_WORK TO BE COMPLETED_: Filter the entries below, keeping only lines with the word "JSON".

_STORED ROWS_:
━━━━━━

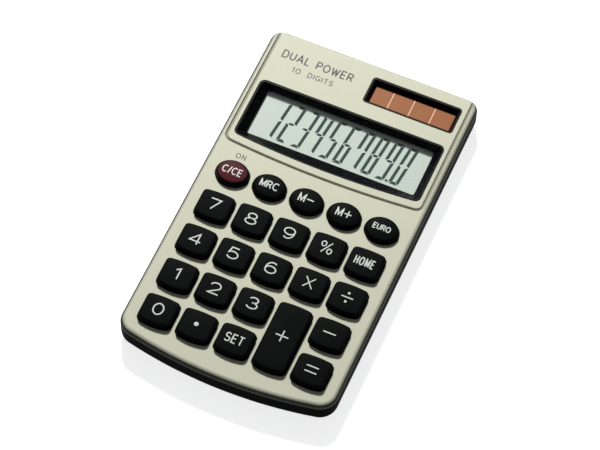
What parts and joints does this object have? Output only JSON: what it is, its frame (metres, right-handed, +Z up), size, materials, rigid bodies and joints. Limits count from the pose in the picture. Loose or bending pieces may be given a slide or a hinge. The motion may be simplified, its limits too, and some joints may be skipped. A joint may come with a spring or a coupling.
{
  "type": "pocket calculator",
  "caption": "Slim solar calculator: silver lid on a black shell, sunk segment display and solar cell in black surrounds, and soft rubber keys that press in.",
  "frame": {"origin": "middle of the bounding box, on the plane of the feet's undersides", "axes": "+X to the right across the keys, +Y from the keys towards the display, +Z up out of the face"},
  "size_m": [0.07, 0.1214, 0.0117],
  "materials": {
    "silver_paint": "satin champagne-silver metallic paint on moulded plastic",
    "black_shell": "fine-grained black moulding",
    "bezel_plastic": "smooth black moulding, half gloss",
    "key_rubber": "soft-touch black silicone rubber with pale printed signs",
    "red_key_rubber": "black silicone rubber with a dark red printed top and pale signs",
    "mat_rubber": "plain black silicone rubber",
    "foot_rubber": "matte black rubber",
    "strip_rubber": "layered conductive and insulating rubber",
    "pad_foam": "dense foam",
    "display_glass": "pale green-grey reflective liquid-crystal glass with dark segments",
    "solar_glass": "brown amorphous cell glass with pale lines between its strips",
    "board_laminate": "green solder mask on laminate",
    "chip_resin": "black encapsulating resin",
    "capacitor_sleeve": "blue shrink sleeve",
    "cell_steel": "plated steel",
    "clip_brass": "plated brass strip",
    "screw_steel": "zinc-plated steel",
    "red_sleeve": "red wire sleeve",
    "black_sleeve": "black wire sleeve",
    "clear_window": "clear polished acrylic"
  },
  "bodies": {
    "case": {"back_cover": "black_shell", "front_cover": "silver_paint", "display_bezel": "bezel_plastic", "display_window": "clear_window", "lcd_panel": "display_glass", "zebra_strip": "strip_rubber", "lcd_foam_pad": "pad_foam", "solar_bezel": "bezel_plastic", "solar_cell": "solar_glass", "keypad_mat": "mat_rubber", "circuit_board": "board_laminate", "chip_blob": "chip_resin", "capacitor": "capacitor_sleeve", "button_cell": "cell_steel", "battery_clip_negative": "clip_brass", "battery_clip_positive": "clip_brass", "solar_wire_positive": "red_sleeve", "solar_wire_negative": "black_sleeve", "case_screw_top_left": "screw_steel", "case_screw_middle_left": "screw_steel", "case_screw_bottom_left": "screw_steel", "board_screw_upper_left": "screw_steel", "board_screw_lower_left": "screw_steel", "foot_top_left": "foot_rubber", "foot_bottom_left": "foot_rubber", "case_screw_top_right": "screw_steel", "case_screw_middle_right": "screw_steel", "case_screw_bottom_right": "screw_steel", "board_screw_upper_right": "screw_steel", "board_screw_lower_right": "screw_steel", "foot_top_right": "foot_rubber", "foot_bottom_right": "foot_rubber"},
    "key_on_clear": {"key_on_clear": "red_key_rubber"},
    "key_memory_recall": {"key_memory_recall": "key_rubber"},
    "key_memory_minus": {"key_memory_minus": "key_rubber"},
    "key_memory_plus": {"key_memory_plus": "key_rubber"},
    "key_currency": {"key_currency": "key_rubber"},
    "key_7": {"key_7": "key_rubber"},
    "key_8": {"key_8": "key_rubber"},
    "key_9": {"key_9": "key_rubber"},
    "key_percent": {"key_percent": "key_rubber"},
    "key_home": {"key_home": "key_rubber"},
    "key_4": {"key_4": "key_rubber"},
    "key_5": {"key_5": "key_rubber"},
    "key_6": {"key_6": "key_rubber"},
    "key_multiply": {"key_multiply": "key_rubber"},
    "key_divide": {"key_divide": "key_rubber"},
    "key_1": {"key_1": "key_rubber"},
    "key_2": {"key_2": "key_rubber"},
    "key_3": {"key_3": "key_rubber"},
    "key_plus": {"key_plus": "key_rubber"},
    "key_minus": {"key_minus": "key_rubber"},
    "key_0": {"key_0": "key_rubber"},
    "key_point": {"key_point": "key_rubber"},
    "key_set": {"key_set": "key_rubber"},
    "key_equals": {"key_equals": "key_rubber"}
  },
  "joints": [
    {"name": "key_on_clear_press", "type": "slide", "parent": "case", "child": "key_on_clear", "axis": [0, 0, -1], "range_m": [0, 0.0009], "stiffness_N_per_m": 500},
    {"name": "key_memory_recall_press", "type": "slide", "parent": "case", "child": "key_memory_recall", "axis": [0, 0, -1], "range_m": [0, 0.0009], "stiffness_N_per_m": 500},
    {"name": "key_memory_minus_press", "type": "slide", "parent": "case", "child": "key_memory_minus", "axis": [0, 0, -1], "range_m": [0, 0.0009], "stiffness_N_per_m": 500},
    {"name": "key_memory_plus_press", "type": "slide", "parent": "case", "child": "key_memory_plus", "axis": [0, 0, -1], "range_m": [0, 0.0009], "stiffness_N_per_m": 500},
    {"name": "key_currency_press", "type": "slide", "parent": "case", "child": "key_currency", "axis": [0, 0, -1], "range_m": [0, 0.0009], "stiffness_N_per_m": 500},
    {"name": "key_7_press", "type": "slide", "parent": "case", "child": "key_7", "axis": [0, 0, -1], "range_m": [0, 0.0009], "stiffness_N_per_m": 500},
    {"name": "key_8_press", "type": "slide", "parent": "case", "child": "key_8", "axis": [0, 0, -1], "range_m": [0, 0.0009], "stiffness_N_per_m": 500},
    {"name": "key_9_press", "type": "slide", "parent": "case", "child": "key_9", "axis": [0, 0, -1], "range_m": [0, 0.0009], "stiffness_N_per_m": 500},
    {"name": "key_percent_press", "type": "slide", "parent": "case", "child": "key_percent", "axis": [0, 0, -1], "range_m": [0, 0.0009], "stiffness_N_per_m": 500},
    {"name": "key_home_press", "type": "slide", "parent": "case", "child": "key_home", "axis": [0, 0, -1], "range_m": [0, 0.0009], "stiffness_N_per_m": 500},
    {"name": "key_4_press", "type": "slide", "parent": "case", "child": "key_4", "axis": [0, 0, -1], "range_m": [0, 0.0009], "stiffness_N_per_m": 500},
    {"name": "key_5_press", "type": "slide", "parent": "case", "child": "key_5", "axis": [0, 0, -1], "range_m": [0, 0.0009], "stiffness_N_per_m": 500},
    {"name": "key_6_press", "type": "slide", "parent": "case", "child": "key_6", "axis": [0, 0, -1], "range_m": [0, 0.0009], "stiffness_N_per_m": 500},
    {"name": "key_multiply_press", "type": "slide", "parent": "case", "child": "key_multiply", "axis": [0, 0, -1], "range_m": [0, 0.0009], "stiffness_N_per_m": 500},
    {"name": "key_divide_press", "type": "slide", "parent": "case", "child": "key_divide", "axis": [0, 0, -1], "range_m": [0, 0.0009], "stiffness_N_per_m": 500},
    {"name": "key_1_press", "type": "slide", "parent": "case", "child": "key_1", "axis": [0, 0, -1], "range_m": [0, 0.0009], "stiffness_N_per_m": 500},
    {"name": "key_2_press", "type": "slide", "parent": "case", "child": "key_2", "axis": [0, 0, -1], "range_m": [0, 0.0009], "stiffness_N_per_m": 500},
    {"name": "key_3_press", "type": "slide", "parent": "case", "child": "key_3", "axis": [0, 0, -1], "range_m": [0, 0.0009], "stiffness_N_per_m": 500},
    {"name": "key_plus_press", "type": "slide", "parent": "case", "child": "key_plus", "axis": [0, 0, -1], "range_m": [0, 0.0009], "stiffness_N_per_m": 500},
    {"name": "key_minus_press", "type": "slide", "parent": "case", "child": "key_minus", "axis": [0, 0, -1], "range_m": [0, 0.0009], "stiffness_N_per_m": 500},
    {"name": "key_0_press", "type": "slide", "parent": "case", "child": "key_0", "axis": [0, 0, -1], "range_m": [0, 0.0009], "stiffness_N_per_m": 500},
    {"name": "key_point_press", "type": "slide", "parent": "case", "child": "key_point", "axis": [0, 0, -1], "range_m": [0, 0.0009], "stiffness_N_per_m": 500},
    {"name": "key_set_press", "type": "slide", "parent": "case", "child": "key_set", "axis": [0, 0, -1], "range_m": [0, 0.0009], "stiffness_N_per_m": 500},
    {"name": "key_equals_press", "type": "slide", "parent": "case", "child": "key_equals", "axis": [0, 0, -1], "range_m": [0, 0.0009], "stiffness_N_per_m": 500}
  ]
}
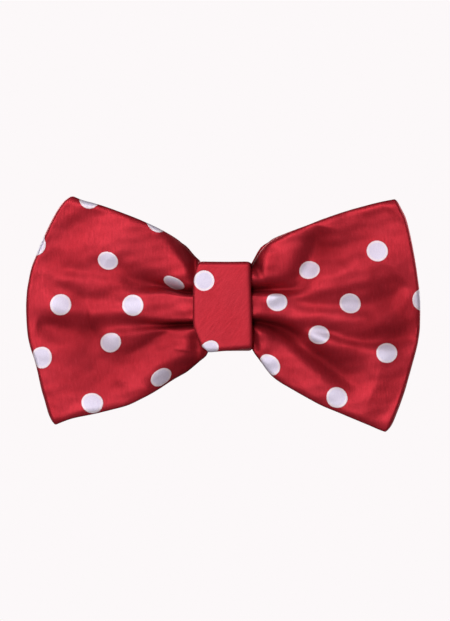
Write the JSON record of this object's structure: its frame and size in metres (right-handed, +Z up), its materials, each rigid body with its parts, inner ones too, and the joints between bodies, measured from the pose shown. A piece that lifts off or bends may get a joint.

━━━━━━

_RESPONSE TO THE TASK_:
What parts and joints does this object have? Output only JSON: what it is, its frame (metres, right-handed, +Z up), size, materials, rigid bodies and joints. Limits count from the pose in the picture. Loose or bending pieces may be given a slide or a hinge. The motion may be simplified, its limits too, and some joints may be skipped. A joint may come with a spring or a coupling.
Write the JSON record of this object's structure: its frame and size in metres (right-handed, +Z up), its materials, each rigid body with its parts, inner ones too, and the joints between bodies, measured from the pose shown. A piece that lifts off or bends may get a joint.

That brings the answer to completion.